Однако выбор непрерывного безмолвия не отрицает их работ. Напротив, безмолвие с обратной силой наделяет то, что было прервано, дополнительным влиянием и авторитетом – отрицание творчества становится новым источником его состоятельности, свидетельством неоспоримой значимости. Эта значимость состоит не в том, чтобы рассматривать искусство (или философию в форме искусства: Витгенштейн) как нечто навеки значимое, некий «конец», перманентное средство реализации духовных амбиций. Подлинно серьезная позиция – рассматривать искусство как «средство» приближения к тому, что может быть достигнуто только путем отказа от искусства; короче говоря, искусство – это ложный путь, или (словами дадаиста Жака Ваше) глупость.
Утратив исповедальность, искусство более чем когда-либо становится средством спасения, упражнением в аскезе.

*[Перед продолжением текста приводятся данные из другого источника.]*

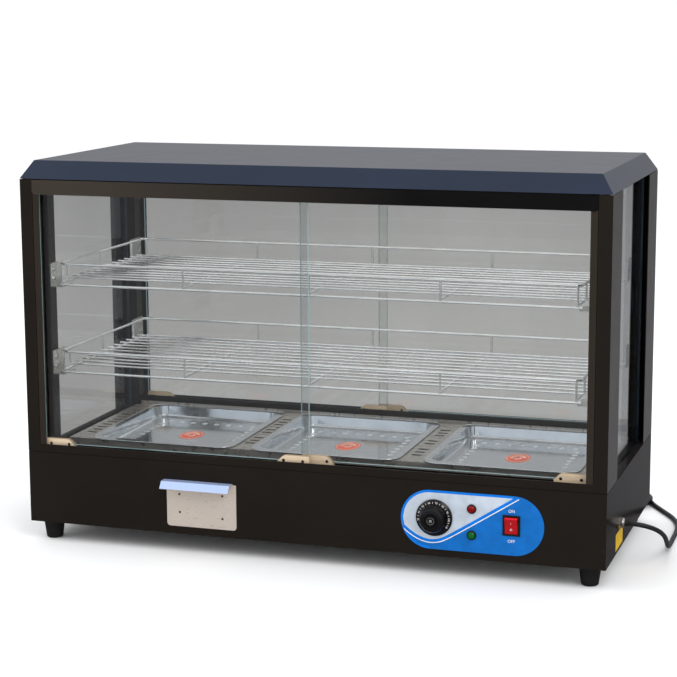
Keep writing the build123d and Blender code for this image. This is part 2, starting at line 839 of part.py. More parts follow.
with BuildPart() as power_cord:
    laid = 0.0
    for points in (route_points, tail_points):
        radii = cord_radii(points)
        laid += tube(points, radii, cord_radius)
        print("cord radii", [round(r, 1) for r in radii])
section_area = pi * cord_radius**2
print("cord volume over section x length", round(power_cord.part.volume / (section_area * laid), 4))
coiled = cord_length - laid
print("laid", round(laid, 1), "coiled", round(coiled, 1), "turns", round(coiled / (2 * pi * coil_mean), 2))
save(power_cord, "power_cord")

with BuildPart() as cord_coil:
    with BuildSketch(Plane.XZ.offset(-coil_centre[1])):
        with Locations((coil_centre[0] + coil_mean, coil_half)):
            RectangleRounded(2 * coil_half, 2 * coil_half, 3.4)
    revolve(axis=Axis((coil_centre[0], coil_centre[1], 0), (0, 0, 1)))
save(cord_coil, "cord_coil")

plug_end = tail_points[-1]
plug_back = Vector(plug_end[0] - tail_points[-2][0], plug_end[1] - tail_points[-2][1], 0)
plug_plane = Plane(origin=plug_end, x_dir=(0, 0, 1), z_dir=plug_back)
with BuildPart() as power_plug:
    with BuildSketch(plug_plane):
        RectangleRounded(14, 15, 4)
    with BuildSketch(plug_plane.offset(22)):
        RectangleRounded(17.6, 34, 7)
    loft()
    with BuildSketch(plug_plane.offset(22)):
        RectangleRounded(17.6, 34, 7)
    extrude(amount=10)
    with BuildSketch(plug_plane.offset(32)):
        with Locations((0, -7), (0, 7)):
            Rectangle(1.6, 6.3)
    extrude(amount=17)
save(power_plug, "power_plug")
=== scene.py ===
"""Looks of the food holding cabinet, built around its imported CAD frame.

+X points to the cord side and -Y to the front. Shapes are in millimetres, the room in metres.
"""

from math import cos, pi, radians, sin, sqrt

import bpy
from mathutils import Matrix, Vector


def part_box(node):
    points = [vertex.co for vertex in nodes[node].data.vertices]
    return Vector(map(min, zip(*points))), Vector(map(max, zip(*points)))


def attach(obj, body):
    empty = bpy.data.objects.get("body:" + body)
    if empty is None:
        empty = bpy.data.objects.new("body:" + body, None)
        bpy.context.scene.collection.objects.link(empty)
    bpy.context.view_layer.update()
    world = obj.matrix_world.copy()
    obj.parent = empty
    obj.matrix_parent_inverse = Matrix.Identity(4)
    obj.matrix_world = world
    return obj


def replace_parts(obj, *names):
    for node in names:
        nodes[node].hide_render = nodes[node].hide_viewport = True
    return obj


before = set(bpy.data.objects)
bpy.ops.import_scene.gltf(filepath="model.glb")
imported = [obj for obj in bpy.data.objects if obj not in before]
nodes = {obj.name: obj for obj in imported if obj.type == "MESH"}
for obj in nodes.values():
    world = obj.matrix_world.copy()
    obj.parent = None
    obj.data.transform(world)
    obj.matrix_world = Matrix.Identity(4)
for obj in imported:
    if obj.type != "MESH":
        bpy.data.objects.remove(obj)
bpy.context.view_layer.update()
scene = bpy.context.scene
MM = 0.001


# ---------------------------------------------------------------- camera and cord
CAMERA_TURNS = (18.03, 10.21, -0.27)      # round to the right, down and roll, in degrees
CAMERA_SPOT = (0.89089, -2.75808, 0.83021)
LENS, SENSOR = 100.87, 36


def make_camera():
    """A long lens a little right of the front and above the hood."""
    azimuth, down, roll = (radians(turn) for turn in CAMERA_TURNS)
    forward = Vector((-sin(azimuth) * cos(down), cos(azimuth) * cos(down), -sin(down)))
    level = Vector((cos(azimuth), sin(azimuth), 0))
    upright = level.cross(forward)
    right = level * cos(roll) + upright * sin(roll)
    up = upright * cos(roll) - level * sin(roll)
    data = bpy.data.cameras.new("camera")
    data.lens = LENS
    data.sensor_width = SENSOR
    camera = bpy.data.objects.new("camera", data)
    axes = Matrix((right, up, -forward)).transposed().to_4x4()
    camera.matrix_world = Matrix.Translation(CAMERA_SPOT) @ axes
    scene.collection.objects.link(camera)
    scene.camera = camera


CORD_RADIUS = 3.5
GLAND_Y, GLAND_Z = -89.0, 74.0
COIL_CENTRE = (398.0, 292.0)
COIL_TURN_POINTS = 13
COIL_INNER, COIL_STEP = 35.5, 7.0         # radius of the inner turns, and what the outer ones add
COIL_FIRST, COIL_LAST = 12, 1180          # degrees round the coil
TURNS_IN, CLIMBS, TURNS_OUT = (295, 345), (655, 705), (1015, 1065)
PLUG_START, PLUG_END = (322, 313, 6), (298, 304, 9)


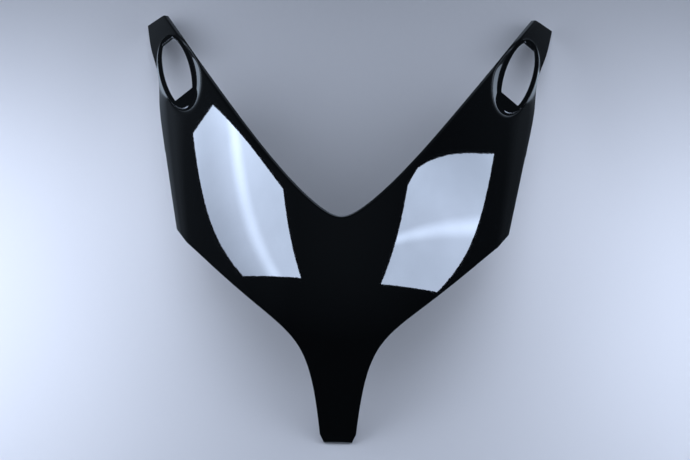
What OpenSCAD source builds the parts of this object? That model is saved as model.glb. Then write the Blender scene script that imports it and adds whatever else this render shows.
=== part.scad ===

С его помощью художник может очиститься сам и в конечном счете очистить свое искусство. Художник (если не само искусство) по-прежнему поглощен стремлением к «благу». Но если прежде оно заключалось в мастерстве и достижениях, то ныне высшее благо для художника – достичь той точки, в которой цель совершенства становится для него несущественной, эмоционально и этически, и обретению своего голоса в искусстве он предпочитает безмолвие. Безмолвие в этом смысле – как исход – подразумевает настроение окончательности, прямо противоположное настроению, сообщающему о сознательном, традиционно серьезном использовании безмолвия (прекрасно описанном Валери и Рильке) – безмолвия как пространства медитации, подготовки к духовному созреванию, как испытания, дающего право говорить.